The second half of the day was enjoyed lapping closed zones via cat, which offered ample time to humble myself further on the Asmo. It wasn’t the steepest terrain (again, great for no-boarding) but the snow was excellent, as were our guides, who allowed us plenty of freedom (not always the case with guides). The afternoon offered me a chance to catch up with my North American media counterparts, which is a rarity.
Scoop might be the best backcountry guide name I’ve ever heard
Just a statement of fact. If you’re born Scoop, you’re obligated to pursue a career in BC guiding, high-performance racing mechanics, or, of course, investigative journalism. Our “Scoop” crushed it in his zone selection and scored some air of his own. We will let the skis slide!
Preserving legacy and culture. Many brands talk about their legacy. Few can do so with the authority of Vans.
There are precious few brands who have been so influential to the progression of boardsports over the last half century. Vans can count themselves among them. With such stewardship comes responsibility, and it was crucial to both hear the powers that be acknowledge that duty and more importantly, demonstrate their commitment to style and the core-engine of the industry through their team selections, their product designs and the continuation of events like the Hi-Standard. Welcome to the Global Team, Parker Szumowski
Vans is a brand built on pushing boundaries and on experimentation, and taking the media snowmobiling/no-boarding, was just one tangible example of that ethos in action.
As we know well, there is a stark difference between talk and action, and it meant a lot to me to see all the talk of what the brand is about and where it’s going reinforced in the planning of this week and the expressed plans for the future of Vans Snow.
There was a lot of grumbling in the crew when we found out that we wouldn’t be snowboarding at Jackson on our second day. Lo and behold, our no-boarding adventure day was wildly more enjoyable than an in-bounds Jackson day would have been. They rolled the dice with confidence and came out on top. Well played.
The relationship between media and brands/content is being constantly rewritten. We’d do well to think more abstractly.
In their line/marketing presentations, Senior Global Marketing Manager for Surf and Snow and former pro/wildman, Kevin Casillo, outlined both key content built around Vans or Vans riders by media outlets over the past year, as well as Vans snow content produced in-house. It reminded my once again of the changing nature of our media/brand relationship.
Brands can, and often do, create their own content. And it’s often great stuff. Brands can now speak directly to consumers through their own channels, without necessarily needing a third-party channel. These are fundamental changes in the old media model. Yet consumers, particularly younger ones, are more savvy than ever in identifying brand messages and marketing, dismissing messaging that seems disingenuous or simply, too closely tied to the brand selling the featured product. There is a threshold in my opinion in the interpretation of authenticity of that direct messaging and a desire/need remains for an “objective” voice.

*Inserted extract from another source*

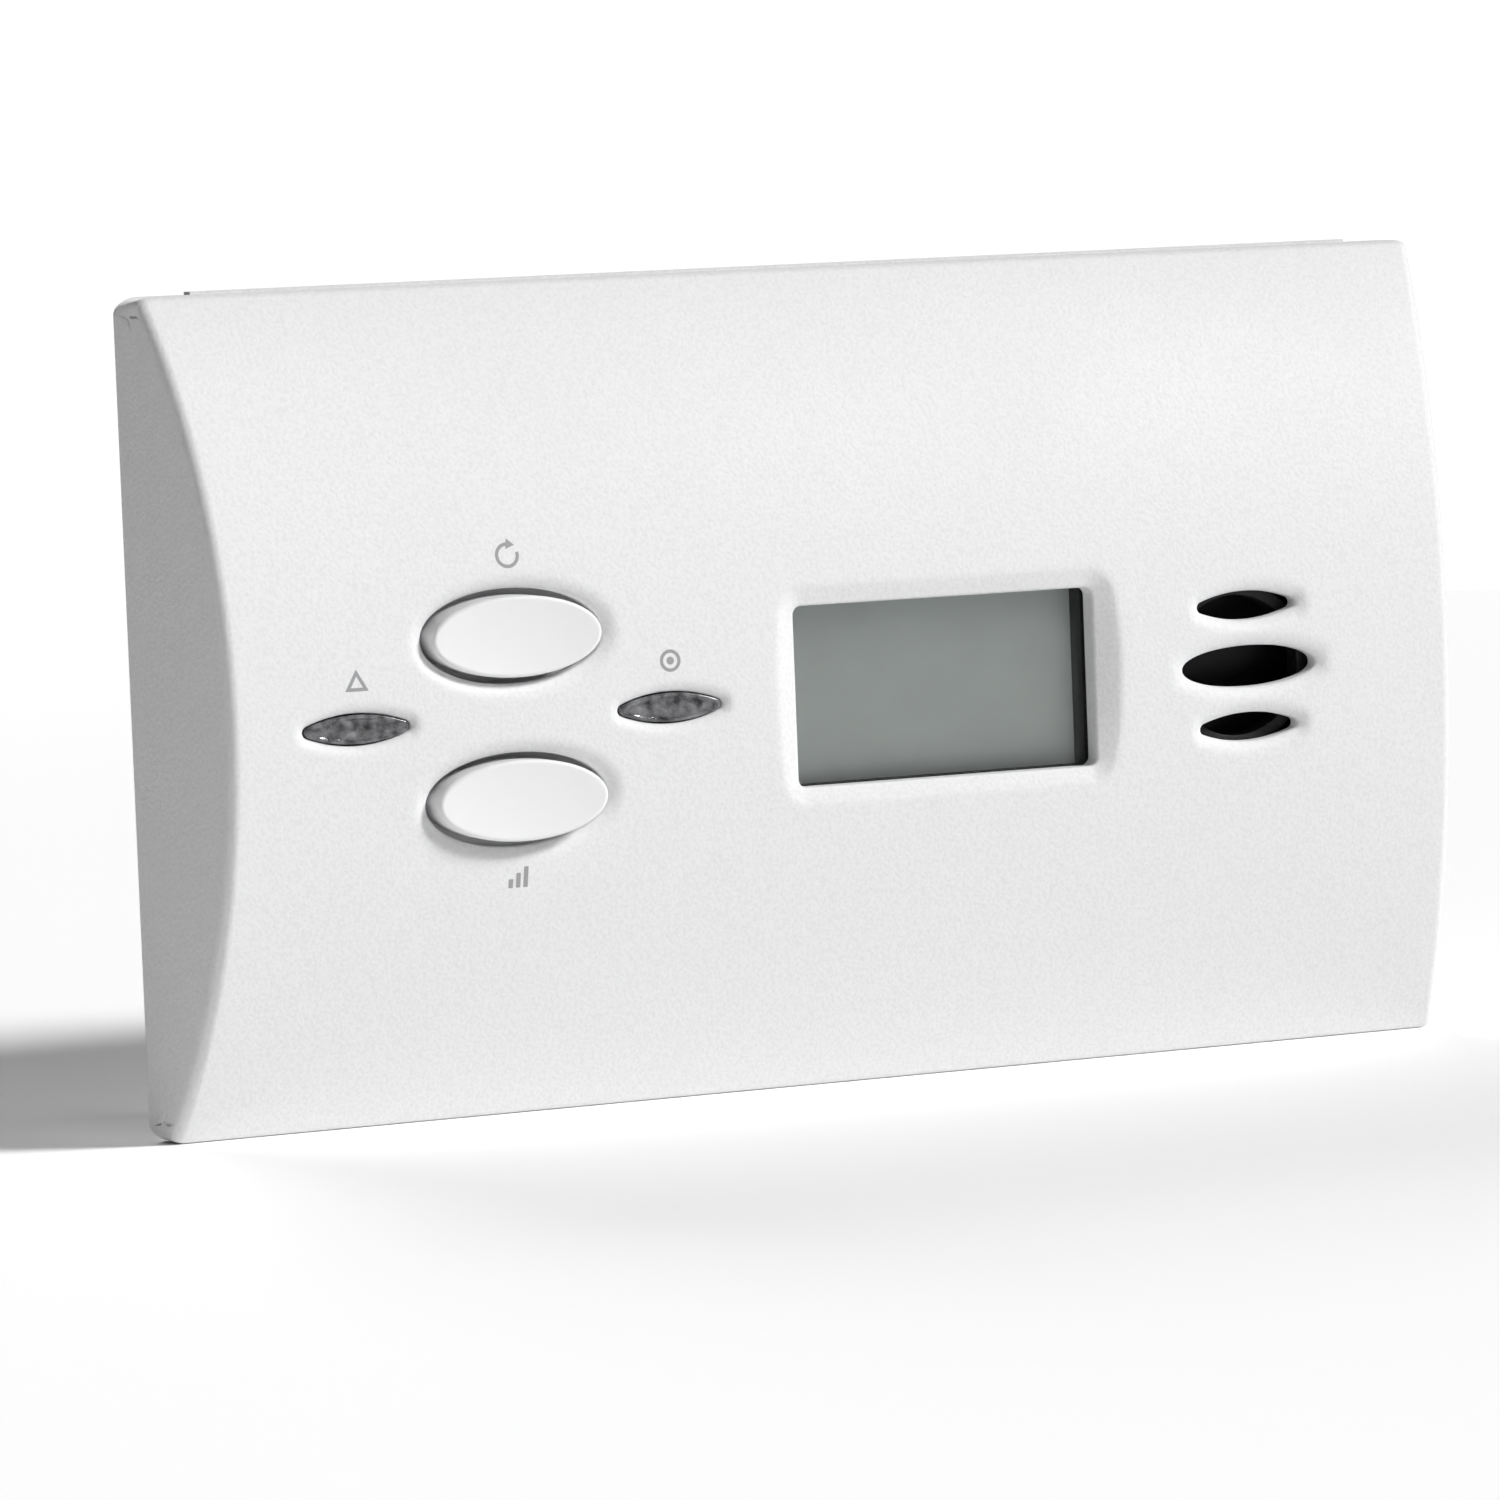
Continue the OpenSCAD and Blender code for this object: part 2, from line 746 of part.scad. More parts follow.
// Plate against a side wall of the bay, from z0 to z1
module contact_plate(side, z0, z1) {
    mirror([side > 0 ? 0 : 1, 0, 0])
        block([contact_x, cell_y - 6, z0], [contact_x + contact_t, cell_y + 6, z1]);
}

// Solder tail of a contact, through the slot in the bay floor
module contact_tail(side, z) {
    mirror([side > 0 ? 0 : 1, 0, 0])
        block([contact_x, bay_floor_y - 3.4, z - 1.5],
            [contact_x + contact_t, cell_y - 6 + eps, z + 1.5]);
}

// Raised button that the nub of a cell touches
module contact_bump(side, z) {
    mirror([side > 0 ? 0 : 1, 0, 0]) translate([0, cell_y, z])
        bar_x(2.4, contact_x - bump_h, contact_x + contact_t / 2);
}

module negative_contact() {
    color("silver") {
        contact_plate(-1, cell_z[0] - 6, cell_z[0] + 6);
        contact_tail(-1, cell_z[0]);
    }
}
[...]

With the overwhelming deluge of content and messaging pouring from our screens, how do we ensure that our content and message is landing where/how we want? I believe the answer is still partnerships. And honesty in those partnerships. A media devoid of honest criticism isn’t worth a damn, for either side.
But it’s at this intersection that media and brands need to work more outside the box. That partnership must further evolve. An outlet can no longer simply be just that, and it’s proven unlikely that a brand can achieve the goals of its content and brand strategy through in-house advocacy alone. I hope we achieve greater success in fully breaking free from the paradigms of the old media landscape and work toward forming more efficient partnership models tailored to the digital age.
*This disfunction has manifested itself in many obvious ways. More on this idea to follow in a later rambling.
Bryan Iguchi is an absolutely amazing individual
This is likely not a surprise to most readers, but I cannot iterate enough how helpful, tireless and just genuinely stoked Guch was in taking us out for a sledding and no-boarding mission. When he finally took a break at the end of the session, and sat on the sled to watch Taylor Boyd rip down the gully, he was hooting and hollering louder than any of us. A genuine legend. Thank you, Guch.
Matt Patti and Garrett Gibb are mad scientists
Global Category Manager for Snow Matt Patti stole the line presentation show with a detailed dive into the process he and his team work through in the production of the snow line. When he began describing the team’s annual pilgrimage to Vietnam on a sort of “vision quest” for the new line, I couldn’t help but think of Seinfeld’s Jay Peterman navigating the jungles of Myanmar (“It was always be Burma to me” in Peterman’s words) looking for catalog inspiration. But as any creative will attest, a physical separation from the norm is often required to free the mind from the general anxieties and trappings of life, particularly work life. Given the arduous production schedule this team keeps and the global travel plans they follow in making said production possible (including a number of factory check trips in Asia, the trip made perfect sense after all.)
Moreover, I appreciated Matt’s candor. He did not claim that their products were the always the best, or that they always get it right, or that all of their ideas are worth merit. He even discussed some outright failures. But in his openness he demonstrated the dedication and drive of his team. They might not always have the right answer, or their latest idea might not turn out to be the wonder they hoped it’d be, but you can be damn sure they are working their asses off to get there. I believed it.
I heard numerous stories on the trip about Snowboard Boot Product Development head
Garrett Gibb constructing wild prototypes in his garage, or discovering previously unheard of polymer blends. By the accounts of his peers, this man is the Musk of snowboard boots. Also, he’s giving Halldor a serious run for best ‘stache in boarding. Looking forward to what’s cooked up next. You should be as well.